To assess my basic understanding of metric spaces, I am doing the following exercise. However, I don't know if it is correct.
Let $X=\mathbb{R}^2$ and let $d(x,y)$ the Hamming distance, i.e. $d(x,y)$ is number of places where $x$ and $y$ have different entries.
a) Sketch $\mathcal{B}_{0.5}((0,0))$ and $\mathcal{B}_{1.5}((0,0))$;
b) Does the sequence $x_n=(1/n,0)$ converges to zero?

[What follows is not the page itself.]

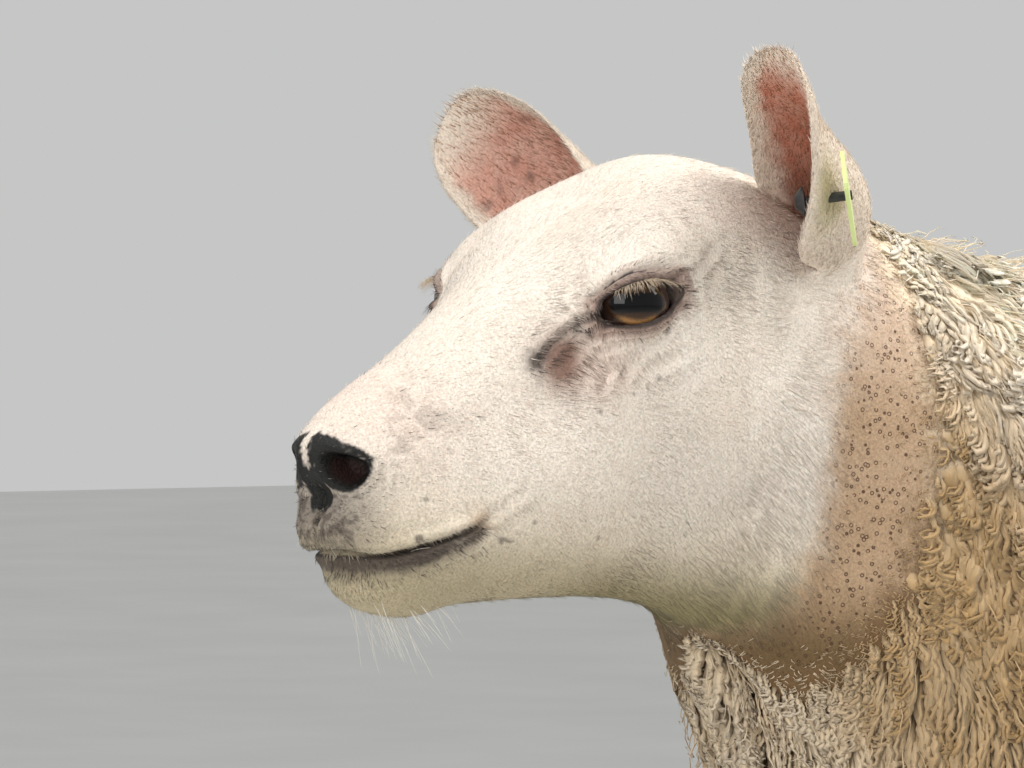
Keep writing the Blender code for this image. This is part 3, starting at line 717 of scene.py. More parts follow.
def body_mesh():
    """All points and faces of head, neck and trunk, closed at both ends, with lids and eye pockets."""
    points = [face_points.reshape(-1, 3), body_points.reshape(-1, 3)]
    ring_low, ring_high, place_low, place_high = window
    near = np.s_[ring_low - 12:ring_high + 13], np.s_[place_low - 12:place_high + 13]
    around = skin_at(face_steps[near[0], None], face_angles[near], creased=False).reshape(-1, 3)
    body_first = len(points[0])
    quads = tube_faces(len(face_steps), FACE_SIDES).reshape(-1, FACE_SIDES, 4)
    keep = np.ones(quads.shape[:2], bool)
    face_sets = []
    count = body_first + len(points[1])
    for hand in (1, -1):
        low, high = sorted(hand * place % FACE_SIDES for place in (place_low, place_high))
        keep[ring_low:ring_high, low:high] = False
        loop = window_loop(ring_low, ring_high, low, high)
        mirror = np.array((hand, 1, 1))
        rings, pole = lid_patch(points[0][loop] * mirror, around)
        sides = len(loop)
        numbers = np.arange(len(rings) * sides).reshape(-1, sides) + count
        numbers = np.vstack([loop, numbers])
        after = np.roll(numbers, -1, axis=1)
        face_sets.append(np.stack([numbers[:-1], after[:-1], after[1:], numbers[1:]], axis=-1).reshape(-1, 4))
        face_sets.append(fan_faces(numbers[-1], count + rings.size // 3))
        points += [rings.reshape(-1, 3) * mirror, pole[None] * mirror]
        count += rings.size // 3 + 1
    face_sets.append(quads[keep])
    face_sets.append(tube_faces(len(body_steps), BODY_SIDES, body_first))
    three = np.arange(BODY_SIDES) * 3 + body_first - FACE_SIDES
    end = body_first - FACE_SIDES
    one, two, next_three = three + 1, three + 2, end + (three - end + 3) % FACE_SIDES
    coarse = body_first + np.arange(BODY_SIDES)
    face_sets += [np.stack([three, one, coarse], axis=-1), np.stack([one, two, coarse], axis=-1),
                  np.stack([two, next_three, np.roll(coarse, -1), coarse], axis=-1)]
    for ring, at, inset, outward in ((np.arange(FACE_SIDES), 0.0, 0.3 * FACE_COAT, False),
                                     (coarse + (len(body_steps) - 1) * BODY_SIDES, RUMP, -BODY_COAT, True)):
        points.append(body_at(np.array([at]), 0.0) + (0, inset, 0))
        face_sets.append(fan_faces(ring, count, outward))
        count += 1
    points = np.concatenate(points)
    used = np.zeros(len(points), bool)
    for faces in face_sets:
        used[faces.ravel()] = True
    renumber = np.cumsum(used) - 1
    return points[used], [renumber[faces] for faces in face_sets]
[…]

c) let $A:=\{(x,y): 0\le x \le 1, 0\le y \le 1\}$. Find $A^o$;
d) Find all the dense set in $X$.
My Solution
a) Given that we are in $\mathbb{R}^2$, then $d(x,y)=\{0,1,2\}$, i.e. two vector can have at most two different entries. In order to design the ball, I have to find the set of points for which $d((0,0),(x,y))$ is less than 0.5 and less than 1.5. Here are the two balls that I have found Ball of radius 0.5 Ball of radius 1.5
b) $lim_{n\to\infty} d((1/n,0),(0,0)) = 0$. The sequence converges.
c) $A^o = \{(x,y): 0< x < 1, 0< y < 1\}$. Infact, any ball centered in $(0,0)$ contains some points with coordinate $x<0$ and $y<0$ (thus they belong to the ball but not to the set $A$). A ball in $(0,1)$ contains some point $y>1$ and a ball in $(1,0)$ contains some point $x>1$.
d) Every closed subset of $\mathbb{R}^2$ is dense.